La gente las compraba sin pestañear, o las traía ya puestas: las dinámicas de masas –así en las manis como en el fútbol– gustan de la uniformización. «Compra una, hay que contribuir a la causa», me sugiere una señora, y entonces cabe preguntarse a dónde va exactamente ese dinero, y si la independencia tiene cuenta corriente como las maratones solidarias, o si más bien es un negocio de la ANC –entidad privada– o de una trama de falsificadores rotundamente catalanes, pues se hacen de oro mercadeando con el textil y con los sentimientos. La cuestión es que aquí hay un suculento negocio –producir como Primark y vender a precio de Mango–, y cada nueva edición la Diada parece más un parque temático al que se va por la reivindicación y el ambiente, pero cuyo trasfondo oculto está en el merchandising.

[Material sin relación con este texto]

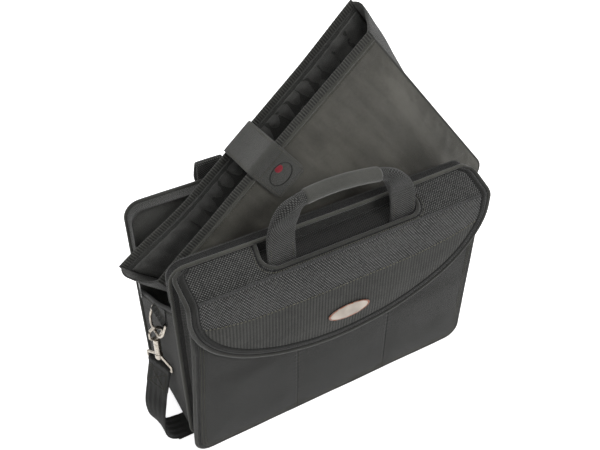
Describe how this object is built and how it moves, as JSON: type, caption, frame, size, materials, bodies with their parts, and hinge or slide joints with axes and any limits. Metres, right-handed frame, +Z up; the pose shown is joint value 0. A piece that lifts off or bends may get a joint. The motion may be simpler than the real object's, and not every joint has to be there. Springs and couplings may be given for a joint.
{
  "type": "laptop briefcase",
  "caption": "Soft briefcase with a curved flap, padded handles, a shoulder strap on snap hooks and a padded laptop sleeve pulled part-way out of it.",
  "frame": {"origin": "centre of the base, in the plane the bag stands on", "axes": "+Z up; the flap and front pocket face -Y; +X is to the right seen from the front"},
  "size_m": [0.5078, 0.2536, 0.4728],
  "materials": {
    "body_fabric": "dark grey ballistic nylon, matt",
    "flap_fabric": "coarse dark grey weave with pale flecks",
    "sleeve_fabric": "smooth dark grey nylon, slight sheen",
    "lining": "black nylon lining",
    "padding": "lining over air-cell foam",
    "binding": "ribbed grosgrain tape",
    "piping": "fabric-covered piping",
    "webbing": "woven webbing",
    "wrap": "smooth padded grip wrap",
    "hook_loop": "hook-and-loop tape",
    "board": "stiff fibre board",
    "steel": "polished nickel plate",
    "zip_metal": "dark nickel",
    "zip_tape": "woven zip tape with coil teeth",
    "badge": "pale satin enamel",
    "red_patch": "raised red disc",
    "slider_plastic": "moulded black nylon"
  },
  "bodies": {
    "bag": {"front_panel": "body_fabric", "front_pocket": "body_fabric", "front_piping": "piping", "front_gusset": "body_fabric", "front_top": "body_fabric", "middle_panel": "body_fabric", "middle_piping": "piping", "base_panel": "body_fabric", "base_board": "board", "main_gusset_left": "body_fabric", "main_gusset_right": "body_fabric", "mouth_bindings": "binding", "rear_panel": "body_fabric", "rear_piping": "piping", "rear_zip": "zip_tape", "middle_zip": "zip_tape", "organiser_panel": "lining", "flap_top": "flap_fabric", "slot_binding": "piping", "front_handle_anchors": "webbing", "rear_handle_anchors": "webbing", "ring_tabs": "webbing", "d_rings": "steel", "strap_loops": "steel", "strap_ends": "webbing", "shoulder_strap": "webbing", "pocket_loop_patches": "hook_loop", "pocket_zip": "zip_tape"},
    "flap": {"flap_panel": "flap_fabric", "flap_lining": "lining", "flap_binding": "binding", "badge_plate": "badge", "flap_hook_patches": "hook_loop"},
    "front_handle": {"front_handle_web": "webbing", "front_handle_wrap": "wrap"},
    "rear_handle": {"rear_handle_web": "webbing", "rear_handle_wrap": "wrap"},
    "sleeve": {"sleeve_front": "sleeve_fabric", "sleeve_back": "sleeve_fabric", "sleeve_gusset": "lining", "sleeve_front_pad": "padding", "sleeve_back_pad": "padding", "sleeve_bindings": "binding", "sleeve_tab_anchor": "sleeve_fabric", "sleeve_loop_patch": "hook_loop"},
    "sleeve_tab": {"sleeve_tab": "sleeve_fabric", "tab_badge": "red_patch", "tab_hook_patch": "hook_loop"},
    "left_hook": {"left_hook": "steel"},
    "left_gate": {"left_gate": "steel"},
    "right_hook": {"right_hook": "steel"},
    "right_gate": {"right_gate": "steel"},
    "strap_slider": {"strap_slider": "slider_plastic"},
    "left_zip_slider": {"left_zip_slider": "zip_metal"},
    "left_zip_puller": {"left_zip_puller": "zip_metal"},
    "right_zip_slider": {"right_zip_slider": "zip_metal"},
    "right_zip_puller": {"right_zip_puller": "zip_metal"},
    "pocket_zip_slider": {"pocket_zip_slider": "zip_metal", "pocket_zip_puller": "zip_metal"}
  },
  "joints": [
    {"name": "flap_hinge", "type": "hinge", "parent": "bag", "child": "flap", "pos_m": [0, -0.0875, 0.268], "axis": [-1, 0, 0], "range_deg": [0, 135]},
    {"name": "front_handle_hinge", "type": "hinge", "parent": "bag", "child": "front_handle", "pos_m": [0, -0.071, 0.272], "axis": [1, 0, 0], "range_deg": [-25, 38]},
    {"name": "rear_handle_hinge", "type": "hinge", "parent": "bag", "child": "rear_handle", "pos_m": [0, 0.10399, 0.30201], "axis": [1, 0, 0], "range_deg": [0, 160]},
    {"name": "sleeve_slide", "type": "slide", "parent": "bag", "child": "sleeve", "axis": [-0.6239, 0.0844, 0.7769], "range_m": [0, 0.45]},
    {"name": "sleeve_tab_hinge", "type": "hinge", "parent": "sleeve", "child": "sleeve_tab", "pos_m": [-0.06816, 0.06503, 0.3532], "axis": [-0.7815, -0.0674, -0.6202], "range_deg": [0, 100]},
    {"name": "left_hook_swivel", "type": "hinge", "parent": "bag", "child": "left_hook", "pos_m": [-0.22017, -0.002, 0.15638], "axis": [0, 0, 1], "range_deg": [-12, 12]},
    {"name": "right_hook_swivel", "type": "hinge", "parent": "bag", "child": "right_hook", "pos_m": [0.22017, -0.002, 0.13238], "axis": [0, 0, 1], "range_deg": [-12, 12]},
    {"name": "left_gate_hinge", "type": "hinge", "parent": "left_hook", "child": "left_gate", "pos_m": [-0.22763, -0.002, 0.15116], "axis": [0, 1, 0], "range_deg": [0, 20], "stiffness_Nm_per_rad": 0.03, "springref_deg": -11.46},
    {"name": "right_gate_hinge", "type": "hinge", "parent": "right_hook", "child": "right_gate", "pos_m": [0.22763, -0.002, 0.12716], "axis": [0, -1, 0], "range_deg": [0, 20], "stiffness_Nm_per_rad": 0.03, "springref_deg": -11.46},
    {"name": "strap_slider_slide", "type": "slide", "parent": "bag", "child": "strap_slider", "axis": [-0.2511, 0.0914, 0.9636], "range_m": [-0.004, 0.004]},
    {"name": "left_zip_slide", "type": "slide", "parent": "bag", "child": "left_zip_slider", "axis": [0, 0.0562, 0.9984], "range_m": [0, 0.082]},
    {"name": "right_zip_slide", "type": "slide", "parent": "bag", "child": "right_zip_slider", "axis": [0, 0.0562, 0.9984], "range_m": [0, 0.082]},
    {"name": "left_puller_hinge", "type": "hinge", "parent": "left_zip_slider", "child": "left_zip_puller", "pos_m": [-0.2102, 0.07045, 0.1742], "axis": [0, 0.9984, -0.0562], "range_deg": [0, 100]},
    {"name": "right_puller_hinge", "type": "hinge", "parent": "right_zip_slider", "child": "right_zip_puller", "pos_m": [0.2102, 0.07045, 0.1742], "axis": [0, -0.9984, 0.0562], "range_deg": [0, 100]},
    {"name": "pocket_zip_slide", "type": "slide", "parent": "bag", "child": "pocket_zip_slider", "axis": [1, 0, 0], "range_m": [0, 0.315]}
  ]
}
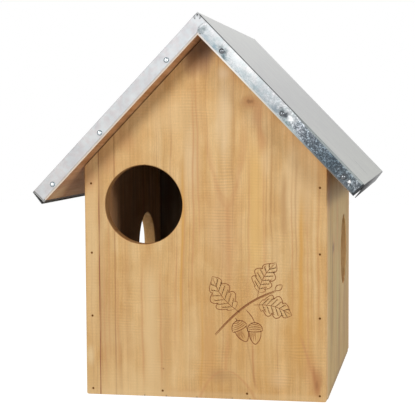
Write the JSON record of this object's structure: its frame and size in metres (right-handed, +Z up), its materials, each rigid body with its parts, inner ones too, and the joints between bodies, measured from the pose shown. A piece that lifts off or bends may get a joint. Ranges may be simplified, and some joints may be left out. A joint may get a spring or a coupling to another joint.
{
  "type": "squirrel house",
  "caption": "Nailed softwood squirrel house with round entrances in its front and sides, and a zinc-covered gable roof hinged along the left wall as a lid.",
  "frame": {"origin": "middle of the underside of the box, on the surface that it stands on", "axes": "+Z up; the front panel with its entrance faces -Y; +X is to the right as seen from the front"},
  "size_m": [0.3356, 0.3772, 0.3898],
  "materials": {
    "panel_wood": "honey-coloured planed softwood, edge-glued staves with upright grain",
    "side_wood": "planed softwood, upright grain",
    "roof_wood": "planed softwood, darker in the shade of the roof",
    "zinc": "galvanised sheet with a fine spangle, matt on the slopes",
    "brad_steel": "dull brown-grey brad heads set just below the wood",
    "galvanised_nails": "domed galvanised heads",
    "hinge_steel": "zinc-plated steel with a pale yellow passivation"
  },
  "bodies": {
    "house": {"front_panel": "panel_wood", "back_panel": "panel_wood", "left_side": "side_wood", "right_side": "side_wood", "floor": "side_wood", "front_panel_brads": "brad_steel", "back_panel_brads": "brad_steel", "front_hinge_wall_leaf": "hinge_steel", "front_hinge_pin": "hinge_steel", "rear_hinge_wall_leaf": "hinge_steel", "rear_hinge_pin": "hinge_steel", "hinge_wall_screws": "hinge_steel"},
    "roof": {"left_roof_board": "roof_wood", "right_roof_board": "roof_wood", "zinc_cover": "zinc", "ridge_brads": "brad_steel", "front_flange_nails": "galvanised_nails", "back_flange_nails": "galvanised_nails", "front_hinge_roof_leaf": "hinge_steel", "rear_hinge_roof_leaf": "hinge_steel", "hinge_roof_screws": "hinge_steel"}
  },
  "joints": [
    {"name": "roof_hinge", "type": "hinge", "parent": "house", "child": "roof", "pos_m": [-0.128, 0, 0.23058], "axis": [0, -1, 0], "range_deg": [0, 45]}
  ]
}
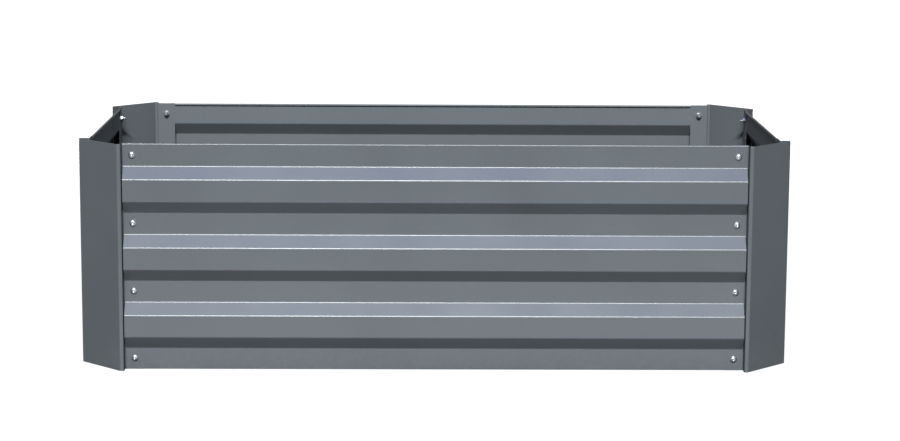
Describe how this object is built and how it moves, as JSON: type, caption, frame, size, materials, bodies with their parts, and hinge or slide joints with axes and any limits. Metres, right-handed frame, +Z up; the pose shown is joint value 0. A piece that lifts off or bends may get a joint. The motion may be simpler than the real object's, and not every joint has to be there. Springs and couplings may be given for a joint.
{
  "type": "raised garden bed",
  "caption": "Open-bottomed raised garden bed: ribbed sheet-steel panels screwed to folded, chamfered corner pieces.",
  "frame": {"origin": "on the ground, in the middle of the bed's outline", "axes": "+X along the length, +Y from front to back, +Z up"},
  "size_m": [1, 0.5, 0.32],
  "materials": {
    "panel_paint": "semi-gloss grey powder coat on formed steel sheet",
    "corner_paint": "semi-gloss grey powder coat on folded steel sheet",
    "screw_zinc": "bright zinc plate, turned and stamped",
    "nut_zinc": "bright zinc plate, cold formed"
  },
  "bodies": {
    "root": {"front_panel": "panel_paint", "back_panel": "panel_paint", "left_panel": "panel_paint", "right_panel": "panel_paint", "corner_front_left": "corner_paint", "corner_front_right": "corner_paint", "corner_back_right": "corner_paint", "corner_back_left": "corner_paint", "screws_front_left": "screw_zinc", "screws_front_right": "screw_zinc", "screws_right_front": "screw_zinc", "screws_right_back": "screw_zinc", "screws_back_right": "screw_zinc", "screws_back_left": "screw_zinc", "screws_left_back": "screw_zinc", "screws_left_front": "screw_zinc", "nuts_front_left": "nut_zinc", "nuts_front_right": "nut_zinc", "nuts_right_front": "nut_zinc", "nuts_right_back": "nut_zinc", "nuts_back_right": "nut_zinc", "nuts_back_left": "nut_zinc", "nuts_left_back": "nut_zinc", "nuts_left_front": "nut_zinc"}
  },
  "joints": []
}
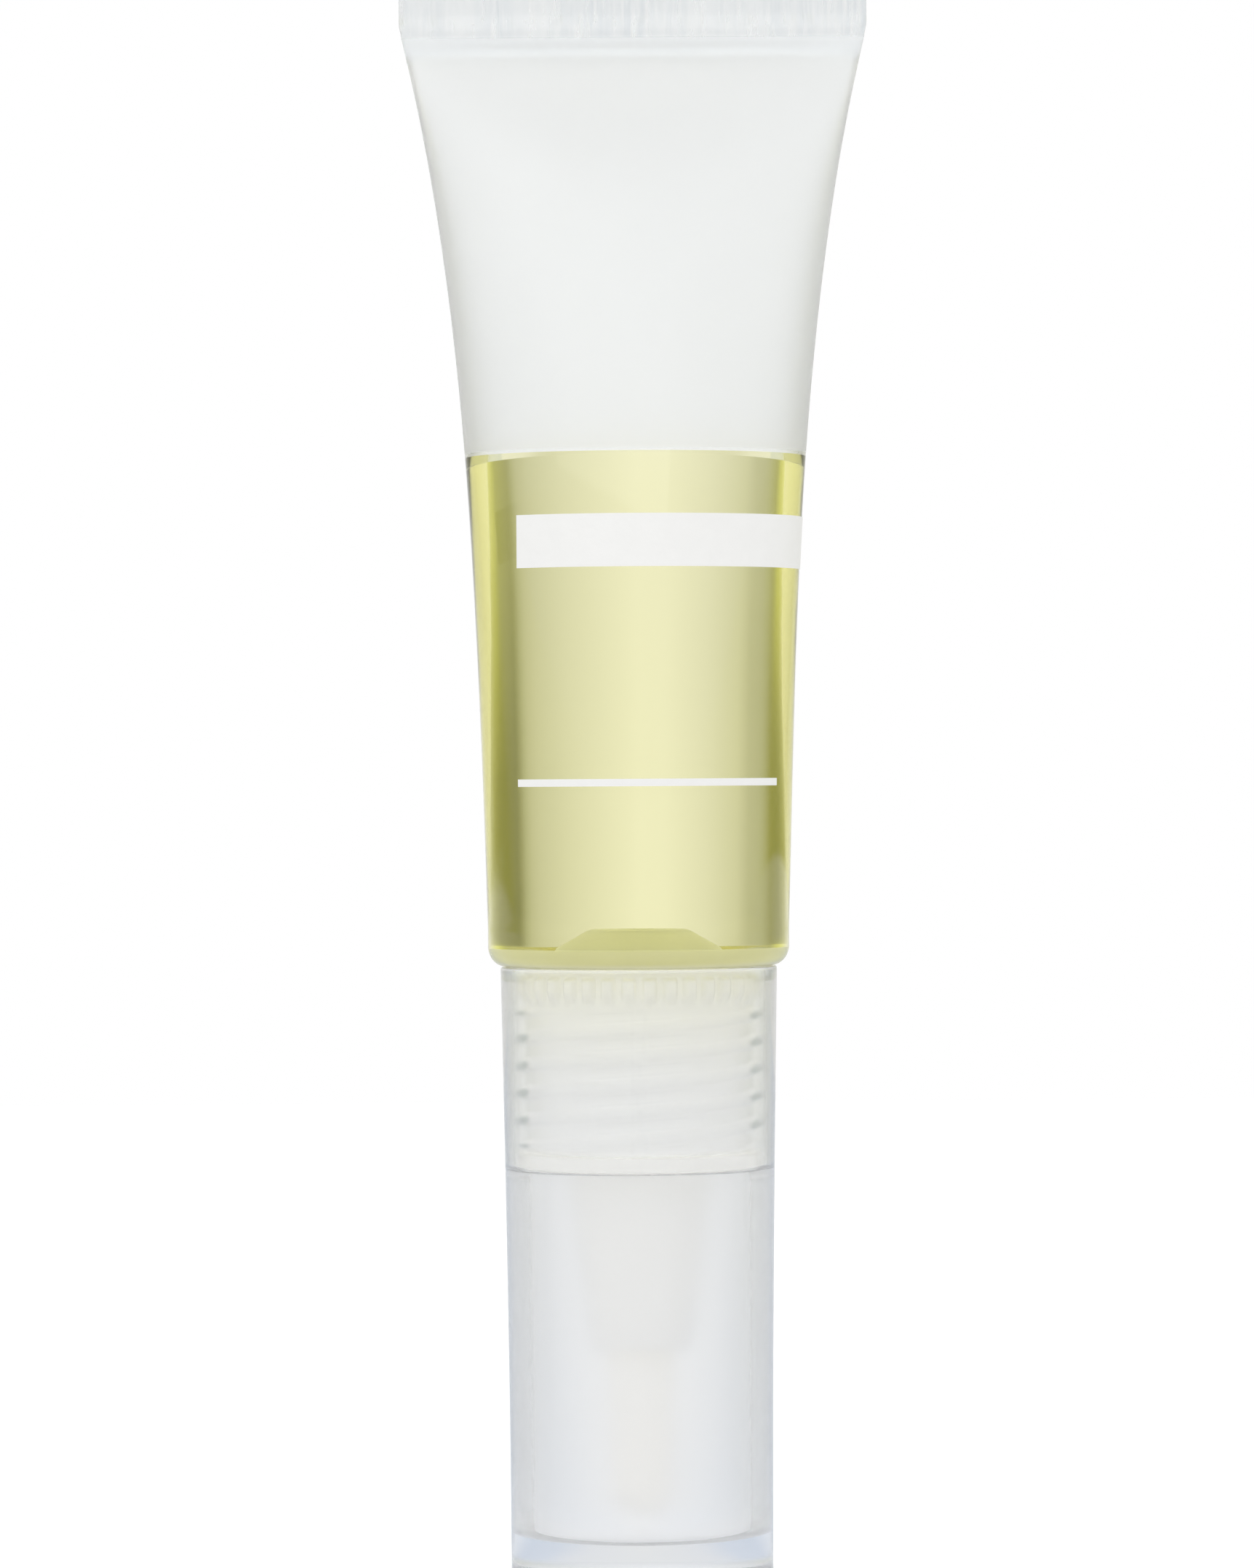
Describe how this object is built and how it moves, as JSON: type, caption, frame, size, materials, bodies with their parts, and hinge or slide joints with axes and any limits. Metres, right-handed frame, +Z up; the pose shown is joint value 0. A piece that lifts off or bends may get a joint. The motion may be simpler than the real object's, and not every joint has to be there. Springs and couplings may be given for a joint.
{
  "type": "cuticle oil brush tube",
  "caption": "Clear squeeze tube of yellow cuticle oil, pressed flat at the top, standing on a long clear screw cap that covers its applicator brush.",
  "frame": {"origin": "centre of the cap's flat closed end, on the floor that the tube stands on", "axes": "+Z up the tube's axis to the crimp, X across the crimp, -Y is the front"},
  "size_m": [0.0296, 0.019, 0.1025],
  "materials": {
    "clear_cap": "clear, polished",
    "washer_plastic": "translucent white, soft",
    "clear_sleeve": "clear, glossy",
    "clear_head": "clear, slightly cloudy",
    "holder_plastic": "frosted natural plastic",
    "feed_plastic": "natural plastic",
    "nylon_bristle": "fine white nylon",
    "cuticle_oil": "clear yellow oil"
  },
  "bodies": {
    "cap": {"cap": "clear_cap"},
    "seal": {"sealing_washer": "washer_plastic"},
    "tube": {"tube_sleeve": "clear_sleeve", "tube_head": "clear_head", "brush_holder": "holder_plastic", "flow_reducer": "holder_plastic", "feed_tube": "feed_plastic", "bristles": "nylon_bristle", "oil": "cuticle_oil"}
  },
  "joints": [
    {"name": "tube_lift", "type": "slide", "parent": "cap", "child": "seal", "axis": [0, 0, 1], "range_m": [0, 0.0379]},
    {"name": "tube_turn", "type": "hinge", "parent": "seal", "child": "tube", "pos_m": [0, 0, 0.0271], "axis": [0, 0, 1], "range_deg": [0, 3960]}
  ],
  "couplings": [
    {"joint": "tube_lift", "follows": "tube_turn", "m_per_rad": 0.00054749}
  ]
}
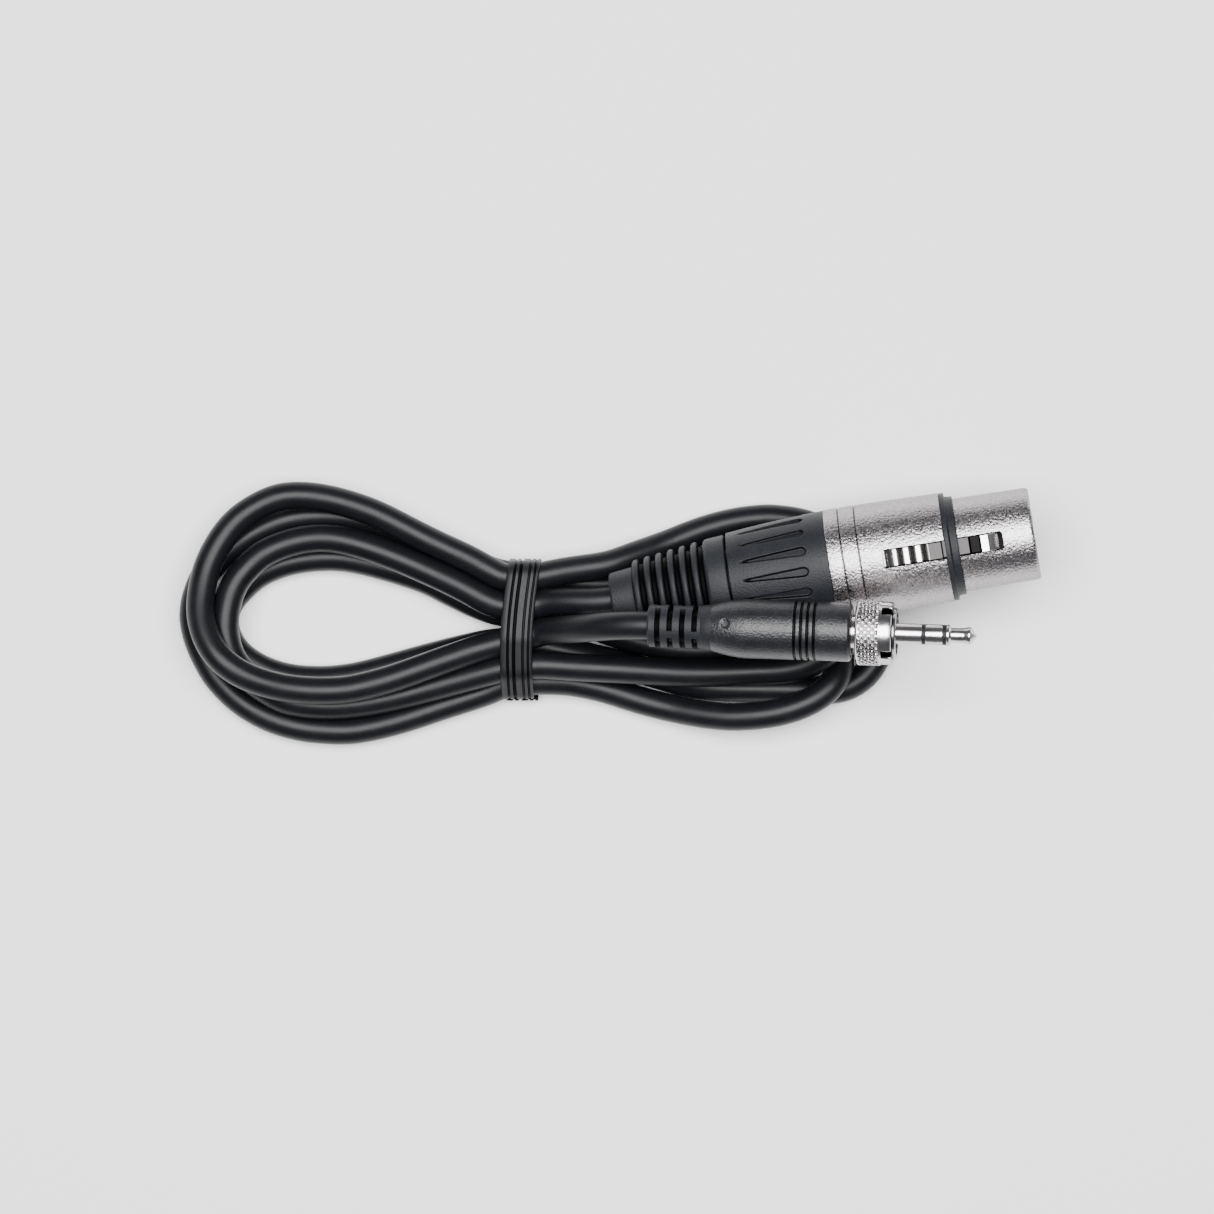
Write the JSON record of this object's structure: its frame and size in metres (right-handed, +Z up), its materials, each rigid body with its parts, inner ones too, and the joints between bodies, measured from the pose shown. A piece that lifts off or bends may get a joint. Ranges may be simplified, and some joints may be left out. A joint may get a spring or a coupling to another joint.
{
  "type": "microphone adapter cable",
  "caption": "Short microphone lead wound into a tied hank, with a latching female XLR connector on one end and a locking 3.5 mm plug on the other.",
  "frame": {"origin": "on the table, below the middle of the whole object's box", "axes": "+X along the hank from its free lobe to the connectors, +Z up from the table"},
  "size_m": [0.1469, 0.045, 0.0323],
  "materials": {
    "cable_jacket": "satin",
    "tie_plastic": "ribbed matte",
    "boot_rubber": "matte",
    "black_plastic": "fine matte",
    "barrel_plastic": "fine matte",
    "white_plastic": "plain",
    "satin_nickel": "satin, pearl blasted",
    "bright_nickel": "bright",
    "spring_steel": "plain",
    "contact_metal": "plated",
    "wire_bare": "bare copper strands",
    "wire_red": "plain",
    "wire_white": "plain"
  },
  "bodies": {
    "lead": {"cable_hank": "cable_jacket", "cable_tie": "tie_plastic", "cable_xlr_tail": "cable_jacket", "cable_plug_tail": "cable_jacket", "cable_end_in_xlr": "cable_jacket", "cable_end_in_plug": "cable_jacket", "xlr_boot": "boot_rubber", "xlr_bushing": "black_plastic", "xlr_chuck": "white_plastic", "xlr_shell": "satin_nickel", "xlr_ring": "black_plastic", "xlr_insert": "black_plastic", "xlr_latch_pin": "spring_steel", "xlr_latch_spring": "spring_steel", "xlr_contact_1": "contact_metal", "xlr_contact_2": "contact_metal", "xlr_contact_3": "contact_metal", "xlr_wire_1": "wire_bare", "xlr_wire_2": "wire_red", "xlr_wire_3": "wire_white", "plug_strain_relief": "boot_rubber", "plug_barrel": "barrel_plastic", "plug_sleeve": "bright_nickel", "plug_shield_clamp": "contact_metal", "plug_insulator_rear": "black_plastic", "plug_ring_contact": "bright_nickel", "plug_insulator_front": "black_plastic", "plug_tip_contact": "bright_nickel", "plug_terminal_ring": "contact_metal", "plug_terminal_tip": "contact_metal", "plug_wire_1": "wire_red", "plug_wire_2": "wire_white"},
    "latch": {"xlr_latch": "bright_nickel"},
    "lock_nut": {"plug_lock_nut": "bright_nickel"}
  },
  "joints": [
    {"name": "latch_press", "type": "hinge", "parent": "lead", "child": "latch", "pos_m": [0.0448, 0.00887, 0.02137], "axis": [-0.16, 0.9862, 0.0435], "range_deg": [0, 5], "stiffness_Nm_per_rad": 0.4, "springref_deg": -2.86, "deforming": ["xlr_latch_spring"]},
    {"name": "lock_nut_spin", "type": "hinge", "parent": "lead", "child": "lock_nut", "pos_m": [0.04446, -0.00338, 0.02661], "axis": [0.991, -0.0311, 0.1305], "continuous": true}
  ]
}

A diferencia de las últimas manifestaciones independentistas, diseñadas para ejercer presión sobre los poderes centrales, la de 2016 parecía conformarse con mantener el tono aunque sea aflojando la presión. Decía Oriol Junqueras por la mañana que en 2017 la independencia de Cataluña sería un hecho –como en 2015, cuando realizó el mismo pronóstico rappeliano, tampoco aclaró si habría ríos de leche y unicornios–, pero no parece que los pasos próximos vayan a ser drásticos. Incluso sacando cientos de miles de personas a la calle, números admirables sin posible discusión, el proceso se resiste a abandonar el plano de lo simbólico, el único en el que ha estado todo este tiempo. Con los políticos más divididos –y más calculando de cara a las próximas autonómicas– de lo que nadie quiere reconocer, el futuro sólo se alimenta de deseos.
Y si hay un problema, es que los símbolos se han ido empobreciendo. Desde el entorno de Esquerra se reprochaba a las confluencias de En Comú que no apoyaran las citas de Òmnium y la ANC, como si quisieran relegar la Diada a fiesta regional, a mero folclore. Pero, ¿no es ya folclore esta Diada indepe, con elevación de castells, familias de pícnic con bocadillo de fuet y bandas municipales tocando la gralla, megafonía con canciones de Sau y la Elèctrica Dharma, tamborileros y buen rollo inane de esplai? Manifestaciones que quieren asombrar al mundo, pero que se conforman con hacerse un selfie y poner tuits, para luego levantar, al ritmo de una tonadilla simpática, unas cartulinas con forma de huevo frito que representan el latido del corazón de un pueblo. Basta de diades cursis.
Así, hasta el próximo supuesto agravio, o hasta el año que viene, cuando el lema –como sugiere un meme que ha circulado por las redes sociales– será som-hi, y al siguiente ara en sèrio, y al otro ja casi casi. Lo que indica que todo esto, más que a un proceso de separación, se parece al final de Esperando a Godot, cuando Vladimir pregunta: «¿Qué? ¿Nos vamos?», y Estrabón responde «Vamos». Que es cuando Beckett añade la acotación final: «No se mueven».